Inasmuch as a woman’s virginity or chastity is imagined as an object that can be "owned," rape becomes a property crime, consisting in the theft of a woman’s "virtue" from its rightful "owner," her male guardian. Bernice Harris articulates this view with respect to Titus Andronicus: "The definition of the word is based on ownership: ‘rape’ is an appropriate term only if what is taken is not rightfully owned" (388). The man who can claim ownership of a woman is subsequently "dishonored" when she is violated: "‘Honour,’ then, is a function of ownership" (389).

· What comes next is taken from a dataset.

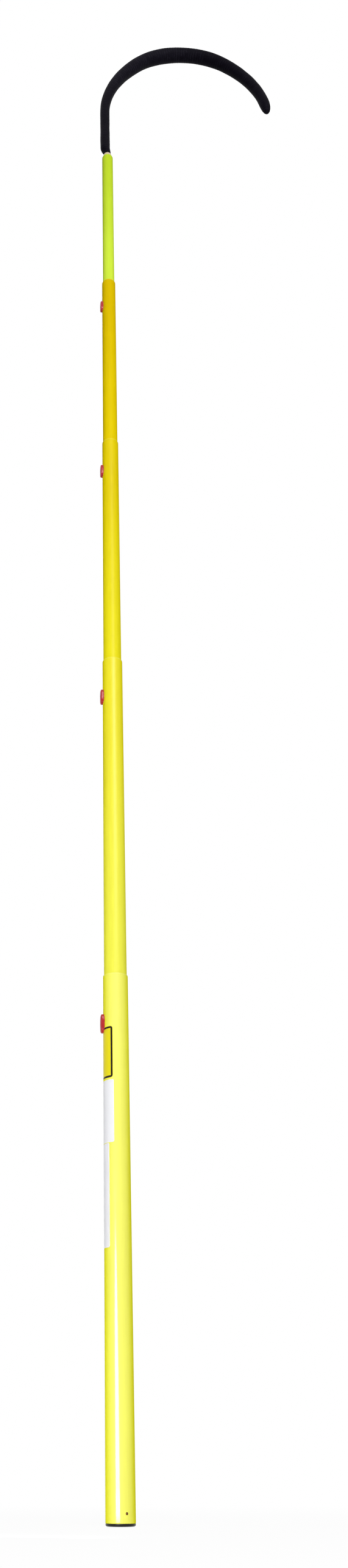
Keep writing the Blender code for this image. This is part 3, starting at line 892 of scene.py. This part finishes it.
def roundedLoop(halfWidth, halfHeight, corner):
    # points of a rounded rectangle, anticlockwise from the top of its right side
    corner = max(min(corner, halfWidth - tinyLength, halfHeight - tinyLength), tinyLength)
    steps, sides, ends = (labelShape[key] for key in ("cornerSteps", "sideSteps", "endSteps"))
    signs = ((1, 1), (-1, 1), (-1, -1), (1, -1))
    centres = [Vector((x * (halfWidth - corner), y * (halfHeight - corner))) for x, y in signs]
    loop = []
    for index, run in enumerate((ends, sides, ends, sides)):
        for i in range(steps + 1):
            angle = math.radians(90 * index + 90 * i / steps)
            spoke = corner * Vector((math.cos(angle), math.sin(angle)))
            loop.append(centres[index] + spoke)
        start, end = centres[index] + spoke, centres[(index + 1) % len(centres)] + spoke
        loop += [start.lerp(end, i / run) for i in range(1, run)]
    return loop


def makeLabel(name):
    # rings of a rounded rectangle wrapped on the tube, front and back, with the border as faces
    label = labels[name]
    halfWidth, halfHeight = label["width"] / 2, (label["high"] - label["low"]) / 2
    middleHeight = (label["high"] + label["low"]) / 2
    radius = tubes["base"]["outer"] + labelShape["lift"]
    border = label["border"]
    insets = [0.0, *border]
    first, last, steps = insets[-1], halfWidth * labelShape["lastInset"], labelShape["insets"]
    insets += [first + (last - first) * i / steps for i in range(1, steps + 1)]

    def wrap(point, reach):
        # the label's right edge is its known one, and the width runs from there to the left
        angle = math.radians(-90 + label["edgeAngle"]) + (point.x - halfWidth) / radius
        return Vector((reach * math.cos(angle), reach * math.sin(angle), middleHeight + point.y))

    form = bmesh.new()
    sheets = []
    for reach in (radius + labelShape["thickness"], radius):
        loops = []
        for inset in insets:
            points = roundedLoop(halfWidth - inset, halfHeight - inset, label["corner"] - inset)
            loops.append([form.verts.new(wrap(point, reach)) for point in points])
        sheets.append(loops)
    front, back = sheets
    count = len(front[0])
    for loops in sheets:
        for step, (outer, inner) in enumerate(zip(loops, loops[1:])):
            for i in range(count):
                j = (i + 1) % count
                face = form.faces.new((outer[i], outer[j], inner[j], inner[i]))
                face.material_index = 1 if border and step == 1 else 0
        form.faces.new(loops[-1])
    for i in range(count):
        j = (i + 1) % count
        form.faces.new((front[0][i], back[0][i], back[0][j], front[0][j]))
    bmesh.ops.recalc_face_normals(form, faces=form.faces)
    mesh = meshFrom(form, name)
    smoothShade(mesh, sharpAngle=40)
    key = "label_yellow" if "yellow" in name else "label_white"
    made = [makeLabelMaterial(key, False)] + ([makeLabelMaterial(key, True)] if border else [])
    addPiece(name, mesh, made, "base")


for name in labels:
    makeLabel(name)
print("labels made")


# ferrule that joins the hook to the tip tube

ferruleShape = {
    "segments": 96, "edge": 0.0012, "collar": 0.012, "rodFit": 0.00665, "socketDepth": 0.055,
    "socketChamfer": 0.0004, "spigotChamfer": 0.001,
    # the slope from the collar to the shoulder: heights above the seat, and steps outward or inward
    "slopeTop": 0.0055, "slopeBend": 0.0040, "bendStep": 0.0004, "slopeFoot": 0.0016,
    "footStep": 0.0007, "bead": 0.0005, "beadHeight": 0.0008,
}


def makeFerrule():
    shape = ferruleShape
    low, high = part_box("hook_ferrule")
    seat, spigot = tubes["tip"]["mouth"] + seatGap, tubes["tip"]["bore"] - seatGap
    shoulder, collar, edge, bead = high.x, shape["collar"], shape["edge"], shape["bead"]
    socket, floor, chamfer = shape["rodFit"], high.z - shape["socketDepth"], shape["socketChamfer"]
    outline = [(0.0, floor), (socket, floor), (socket, high.z - chamfer), (socket + chamfer, high.z)]
    outline += roundedCorner((collar - edge, high.z - edge), edge, 90, 0)
    outline += [(collar, seat + shape["slopeTop"]), (collar + shape["bendStep"], seat + shape["slopeBend"])]
    outline.append((shoulder - shape["footStep"], seat + shape["slopeFoot"]))
    outline += roundedCorner((shoulder - bead, seat + shape["beadHeight"]), bead, 60, -90, steps=3)
    chamfer = shape["spigotChamfer"]
    outline += [(spigot, seat), (spigot, low.z + chamfer), (spigot - chamfer, low.z), (0.0, low.z)]
    mesh = lathe("hook_ferrule_smooth", outline, shape["segments"], closed=False)
    addPiece("hook_ferrule_smooth", mesh, [materials["ferrule"]], "tip", ["hook_ferrule"])


makeFerrule()
print("ferrule made")


# padded cover of the hook

hookShape = {
    "offset": 0.0068, "offsetStart": 0.004, "offsetLength": 0.036, "shank": 0.2194,
    "arcs": ((0.390, 43.0), (0.205, 88.2), (0.358, 45.7)), "foot": 0.005,
    "hemRadius": 0.0100, "shankRadius": 0.0143, "crownPad": 0.0223, "noseRadius": 0.0163,
    "hemTaper": 0.040, "swellStart": 0.188, "swellLength": 0.437, "noseTaperEnd": 0.020,
    "noseTaperLength": 0.482, "noseLength": 0.050, "boreRadius": 0.00665, "boreInset": 0.030,
    "hemLip": 0.0016, "sides": 48, "step": 0.0028, "boreSteps": 90, "hemSteps": 6, "noseSteps": 20,
    # the foam's relief: slow and fine folds, and ridges that wander with the noise
    "reliefEase": 0.03, "sway": 0.00045, "swayRate": 28, "fineShare": 0.3, "fineRate": 110,
    "fineShift": (3.1, 0, 0), "ridge": 0.00012, "wander": 2.2, "wanderRate": 20,
}


def hookPoint(run):
    # place and heading on the hook's centreline: stepped-back shank, three arcs and the foot
    shape = hookShape
    if run <= shape["shank"]:
        rise = run - shape["offsetStart"]
        part = min(max(rise / shape["offsetLength"], 0.0), 1.0)
        slope = 6 * part * (1 - part) * shape["offset"] / shape["offsetLength"]
        back = shape["offset"] * easeBetween(rise, 0.0, shape["offsetLength"])
        return Vector((-back, 0, hemHeight + run)), -math.atan(slope)
    position = Vector((-shape["offset"], 0, hemHeight + shape["shank"]))
    heading = 0.0
    run -= shape["shank"]
    for radius, degrees in shape["arcs"]:
        part = min(run, radius * math.radians(degrees))
        centre = position + Vector((math.cos(heading), 0, -math.sin(heading))) * radius
        heading += part / radius
        position = centre - Vector((math.cos(heading), 0, -math.sin(heading))) * radius
        run -= part
    return position + Vector((math.sin(heading), 0, math.cos(heading))) * run, heading


def padRadius(run, total):
    shape = hookShape
    hem, shank, crown, nose = (shape[key] for key in ("hemRadius", "shankRadius", "crownPad", "noseRadius"))
    taperStart = total - shape["noseTaperEnd"] - shape["noseTaperLength"]
    radius = hem + (shank - hem) * easeBetween(run, 0.0, shape["hemTaper"])
    radius += (crown - shank) * easeBetween(run, shape["swellStart"], shape["swellLength"])
    return radius + (nose - crown) * easeBetween(run, taperStart, shape["noseTaperLength"])


def coverStations():
    # (run, radius, relief) from the bore's end round the hem to the nose; the bore has no relief
    shape = hookShape
    total = shape["shank"] + sum(r * math.radians(turn) for r, turn in shape["arcs"]) + shape["foot"]
    boreEnd, boreSteps = total - shape["boreInset"], shape["boreSteps"]
    stations = [(boreEnd, 0.0, 0.0)]
    stations += [(boreEnd * (1 - i / boreSteps), shape["boreRadius"], 0.0) for i in range(boreSteps + 1)]
    hem, lip = shape["hemRadius"], shape["hemLip"]
    for i in range(shape["hemSteps"] + 1):
        angle = math.radians(90 * i / shape["hemSteps"])
        stations.append((lip * (1 - math.cos(angle)), hem - lip + lip * math.sin(angle), 0.0))
    noseStart = total - shape["noseLength"]
    steps = int((noseStart - lip) / shape["step"])
    for i in range(1, steps + 1):
        run = lip + (noseStart - lip) * i / steps
        stations.append((run, padRadius(run, total), easeBetween(run, 0.0, shape["reliefEase"])))
    for i in range(1, shape["noseSteps"]):
        angle = math.radians(90 * i / shape["noseSteps"])
        run, relief = noseStart + shape["noseLength"] * math.sin(angle), math.cos(angle)
        stations.append((run, padRadius(run, total) * relief, relief))
    stations.append((total, 0.0, 0.0))
    return stations


def foamRelief(point, run):
    # how far the foam's skin stands out at a point
    shape = hookShape
    sway = noise.noise(point * shape["swayRate"]) * shape["sway"]
    fine = noise.noise(point * shape["fineRate"] + Vector(shape["fineShift"]))
    wander = shape["wander"] * noise.noise(point * shape["wanderRate"])
    wave = math.sin(fullTurn * run / coverLook["ridgePitch"] + wander)
    return sway + fine * shape["sway"] * shape["fineShare"] + wave * shape["ridge"]


def makeHookCover():
    sides = hookShape["sides"]
    rings, runs = [], []
    for run, radius, relief in coverStations():
        centre, heading = hookPoint(run)
        outward = Vector((-math.cos(heading), 0, math.sin(heading)))
        ring = [centre]
        if radius > tinyLength:
            ring = []
            for i in range(sides):
                angle = fullTurn * i / sides
                spoke = outward * math.cos(angle) + Vector((0, 1, 0)) * math.sin(angle)
                around = centre + spoke * radius
                ring.append(around + spoke * relief * foamRelief(around, run))
        rings.append(ring)
        runs += [run] * len(ring)
    mesh = skin("hook_cover_foam", rings, sharpAngle=55)
    mark = mesh.attributes.new("runLength", "FLOAT", "POINT")
    mark.data.foreach_set("value", runs)
    cover = addPiece("hook_cover_foam", mesh, [materials["cover"]], "tip", ["hook_cover"])


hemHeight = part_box("hook_ferrule")[1].z + seatGap
makeHookCover()
print("hook cover made")


# inner pieces keep the CAD shapes and get their own finishes

innerFinishes = {"tip_foam_core": "foam", "ferrule_pin": "steel", "hook_rod": "steel"}
for key in buttonKeys.values():
    innerFinishes["guide_plug_" + key] = "plug"
for node, finish in innerFinishes.items():
    mesh = frame["nodes"][node].data
    mesh.materials.clear()
    mesh.materials.append(materials[finish])
print("inner pieces finished")


# studio: floor, white surroundings, lamps and camera

studio = {
    "floorSize": 60.0, "floorColor": (0.90, 0.90, 0.90, 1.0), "floorRough": 0.9,
    "mottleRates": (2.0, 2.0, 2.0), "mottle": 1.02, "glowNear": 0.95, "glowReach": (0.15, 2.2),
    "ambientFront": 0.19, "ambientBack": 0.80, "ambientTurn": 25.0, "ambientFade": (0.0, 0.7),
    "lamps": [
        # name, shape, place, aims at, width, height, watts
        ("key", "ELLIPSE", (-1.05, -2.46, 0.0), (0.0, 0.0, 0.0), 1.4, 1.75, 58.0),
        ("foot", "RECTANGLE", (-0.17, -0.417, 0.02), (0.0, 0.0, 0.02), 0.235, 0.04, 0.28),
        ("front", "RECTANGLE", (0.7, -3.56, 4.2), (0.0, 0.0, 3.0), 1.5, 2.2, 94.0),
    ],
    "cameraPlace": (-0.1152, -2.2542, 0.0618), "cameraTurn": (119.847, 0.0, -1.811),
    "lens": 27.915, "shift": 0.0516, "sensorWidth": 36, "clips": (0.05, 200),
}


def seenRay(tree):
    # 1 for what the camera sees, also in reflections and through glass, and 0 for other light
    light = tree.nodes.new("ShaderNodeLightPath")
    seen = math2(tree, "MAXIMUM", light.outputs["Is Camera Ray"], light.outputs["Is Glossy Ray"])
    return math2(tree, "MAXIMUM", seen, light.outputs["Is Transmission Ray"])


def makeFloor():
    # it glows white where it is seen and takes light like paper; near the pole it glows a little less, so
    # the pole's shadow shows, and the floor turns a little greyer round the pole even where no shadow falls:
    # painted shade
    size = studio["floorSize"] / 2
    form = bmesh.new()
    corners = ((-size, -size, 0), (size, -size, 0), (size, size, 0), (-size, size, 0))
    form.faces.new([form.verts.new(corner) for corner in corners])
    mesh = meshFrom(form, "floor")
    rough = studio["floorRough"]
    material, tree, shader = newMaterial("pale_floor", Roughness=rough, Specular_IOR_Level=0.0)
    lighter = scaledColor(studio["floorColor"], studio["mottle"])
    mottled = mixColor(tree, noiseValue(tree, studio["mottleRates"]), studio["floorColor"], lighter)
    feed(tree, shader, Base_Color=mottled)
    glow = tree.nodes.new("ShaderNodeEmission")
    # painted shade round the pole: the glow's share drops near it
    away = vectorMath(tree, "LENGTH", placeOn(tree)).outputs["Value"]
    glowShare = remap(tree, away, *studio["glowReach"], studio["glowNear"], 1.0)
    blend = tree.nodes.new("ShaderNodeMixShader")
    tree.links.new(times(tree, seenRay(tree), glowShare), blend.inputs["Fac"])
    tree.links.new(shader.outputs["BSDF"], blend.inputs[1])
    tree.links.new(glow.outputs["Emission"], blend.inputs[2])
    tree.links.new(blend.outputs["Shader"], tree.nodes["Material Output"].inputs["Surface"])
    mesh.materials.append(material)
    floor = newObject("floor", mesh)


def makeWorld():
    # white where the camera and reflections look; as light it is softer, and strongest from
    # behind and a little to the right
    world = bpy.data.worlds.new("studio")
    bpy.context.scene.world = world
    world.use_nodes = True
    tree = world.node_tree
    back = tree.nodes["Background"]
    back.inputs["Color"].default_value = (1, 1, 1, 1)
    turn = math.radians(studio["ambientTurn"])
    strongest = (math.sin(turn), math.cos(turn), 0)
    behind = vectorMath(tree, "DOT_PRODUCT", placeOn(tree, "Generated"), strongest).outputs["Value"]
    soft = remap(tree, behind, *studio["ambientFade"], studio["ambientFront"], studio["ambientBack"])
    rest = times(tree, minus(tree, 1.0, soft), seenRay(tree))
    feed(tree, back, Strength=plus(tree, soft, rest))


def makeLamps():
    for name, shape, place, aim, width, height, watts in studio["lamps"]:
        data = bpy.data.lights.new(name, "AREA")
        data.shape = shape
        data.size, data.size_y = width, height
        data.energy = watts
        lamp = newObject(name, data)
        lamp.location = place
        lamp.rotation_euler = (Vector(aim) - Vector(place)).to_track_quat("-Z", "Y").to_euler()


def makeCamera():
    data = bpy.data.cameras.new("camera")
    data.lens = studio["lens"]
    data.shift_x = studio["shift"]
    data.sensor_width = studio["sensorWidth"]
    data.clip_start, data.clip_end = studio["clips"]
    camera = newObject("camera", data)
    camera.location = studio["cameraPlace"]
    camera.rotation_euler = [math.radians(angle) for angle in studio["cameraTurn"]]
    bpy.context.scene.camera = camera


makeFloor()
makeWorld()
makeLamps()
makeCamera()
bpy.context.scene.view_settings.view_transform = "Standard"
print("studio made")

bpy.context.view_layer.update()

While it is tempting to see the Shakespearean concept of rape entirely in such terms, such a view is not adequate to explain the complex interactions of dishonor, shame, and guilt found in The Rape of Lucrece. Carolyn Williams, by contrast, focuses on the tensions in early modern thought between a culture of "shame" and one of "guilt," two codes which differ not only in their account of the nature of the crime, but also in the consequences for the victim and the importance of her statements in determining her status. In the "shame culture," rape is "a crime against property," (like Harris’s definition) and "the victim’s refusal of consent…is irrelevant: her physical condition determines her status" (94). In the culture of "guilt," however, the woman is seen as a "responsible human agent." Therefore "her utterance is crucially important. Lack of consent defines the rape…Her ability to tell her story afterwards vindicates her honour" (95).

More broadly, it is possible to see the opposition between "guilt" and "shame" as representative of a larger tension in early modern thought between Christian and p...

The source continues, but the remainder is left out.